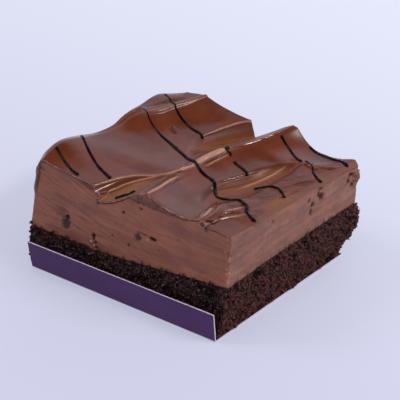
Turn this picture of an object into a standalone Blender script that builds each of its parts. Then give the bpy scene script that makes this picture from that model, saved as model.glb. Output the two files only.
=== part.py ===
"""A square chocolate mousse brownie on its folded card.

From the bottom up: an L-shaped card with a leaning front flap, a craggy chocolate sponge, a thick
block of chocolate mousse with a few burst air bubbles, and a thin skin of milk chocolate icing that
a palette knife has drawn into waves, with lines of dark chocolate drizzled over it.

Sizes are in millimetres, and MM turns them into Blender's metres. +X runs along the card's flap,
from the left of the cake to the right, +Y from the flap to the back, and +Z is up. The meshes are
made about the middle of the card, and the parent empty moves them so that the whole cake's box is
centred on the origin.
"""

import math

import bmesh
import bpy
from mathutils import Vector, noise

MM = 0.001

# Where the middle of the card lies, seen from the middle of the whole cake's box
CARD_OFFSET = Vector((1.0, 0.6, 0.0))
GAP = 0.3  # left between two pieces that touch

# The card: a base plate folded up at the front into a flap that leans out and twists a little
CARD_WIDTH = 80.0
CARD_FRONT = -41.0
CARD_BACK = 35.0
CARD_THICKNESS = 0.5
FLAP_HEIGHT = 11.0
FLAP_LEAN_LEFT = 2.4
FLAP_LEAN_RIGHT = 1.5

# The sponge: its sides at the bottom and at the top, as (left, right, front, back)
SPONGE_BOTTOM_SIDES = (-41.0, 40.2, -39.9, 34.2)
SPONGE_TOP_SIDES = (-44.3, 40.6, -37.4, 39.8)
SPONGE_BULGES = (1.3, 2.0, 1.1, 1.6)  # how far the left, right, front and back swell
SPONGE_BULGE_POWER = 2.4  # above 1 this moves the swelling up
SPONGE_CRAGS = ((6.5, 1.0), (2.6, 1.4))  # the torn crumb of the sides: how wide and how deep
FRONT_HELD_IN = 0.45  # share of all this that the flap leaves at the front
SPONGE_CUTS_ACROSS = 33
SPONGE_CUTS_UP = 6

# The sponge's top is level, but pressed down at the front, most of all on the left
SPONGE_HEIGHT = 19.2
SPONGE_DIP = 6.0
SPONGE_DIP_ENDS = -10.0  # the depth y behind which the top is level
SPONGE_DIP_REACH = 26.0
SPONGE_RISE_STARTS = -22.0
SPONGE_RISE_REACH = 78.0

# The mousse: its sides where it meets the sponge and where it meets the icing
MOUSSE_BOTTOM_SIDES = (-44.0, 41.2, -36.9, 40.4)
MOUSSE_TOP_SIDES = (-41.2, 41.8, -36.5, 39.5)
ICING_THICKNESS = 1.1

# Burst air bubbles in the cut faces: the middle, and the half sizes along X, Y and Z
BUBBLES = {
    "oval": ((-26.2, -37.2, 19.8), (1.5, 1.0, 2.6)),
    "slit": ((9.4, -37.2, 26.4), (2.6, 1.1, 0.9)),
    "pit": ((42.0, 16.4, 33.1), (1.0, 1.2, 2.1)),
    "nick": ((42.0, 12.2, 29.2), (1.0, 0.9, 1.9)),
}

# The lines that the palette knife left on the icing, each from the front to the back as
# (depth y, across x, height z). Between them the surface is swept, so these lines are the waves.
LEFT_EDGE = (
    (-36.5, -41.2, 37.2), (-33.0, -41.2, 40.6), (-28.8, -41.2, 42.2), (-24.5, -41.2, 42.8),
    (-19.7, -41.2, 42.2), (-12.5, -41.2, 40.4), (-7.0, -41.2, 38.9), (-1.9, -41.2, 37.9),
    (5.5, -41.2, 37.8), (10.0, -41.2, 39.2), (15.8, -41.2, 40.1), (21.0, -41.2, 39.7),
    (28.2, -41.2, 40.4), (33.0, -41.2, 40.0), (39.5, -41.2, 37.6),
)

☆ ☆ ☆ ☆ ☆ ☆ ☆

**Exercise prompt**
Quote verbatim the opening lines of the listing above, ending with the line where "FLAP_LEAN_RIGHT = 1.5" appears; include both endpoints and nothing more.

**Answer in full**
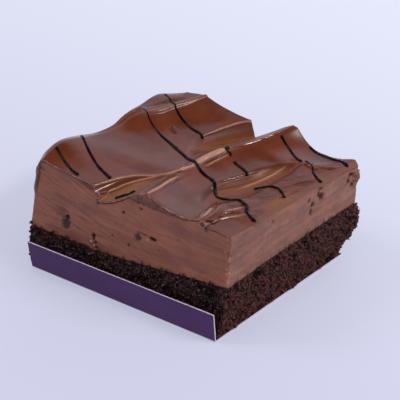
Turn this picture of an object into a standalone Blender script that builds each of its parts. Then give the bpy scene script that makes this picture from that model, saved as model.glb. Output the two files only.
=== part.py ===
"""A square chocolate mousse brownie on its folded card.

From the bottom up: an L-shaped card with a leaning front flap, a craggy chocolate sponge, a thick
block of chocolate mousse with a few burst air bubbles, and a thin skin of milk chocolate icing that
a palette knife has drawn into waves, with lines of dark chocolate drizzled over it.

Sizes are in millimetres, and MM turns them into Blender's metres. +X runs along the card's flap,
from the left of the cake to the right, +Y from the flap to the back, and +Z is up. The meshes are
made about the middle of the card, and the parent empty moves them so that the whole cake's box is
centred on the origin.
"""

import math

import bmesh
import bpy
from mathutils import Vector, noise

MM = 0.001

# Where the middle of the card lies, seen from the middle of the whole cake's box
CARD_OFFSET = Vector((1.0, 0.6, 0.0))
GAP = 0.3  # left between two pieces that touch

# The card: a base plate folded up at the front into a flap that leans out and twists a little
CARD_WIDTH = 80.0
CARD_FRONT = -41.0
CARD_BACK = 35.0
CARD_THICKNESS = 0.5
FLAP_HEIGHT = 11.0
FLAP_LEAN_LEFT = 2.4
FLAP_LEAN_RIGHT = 1.5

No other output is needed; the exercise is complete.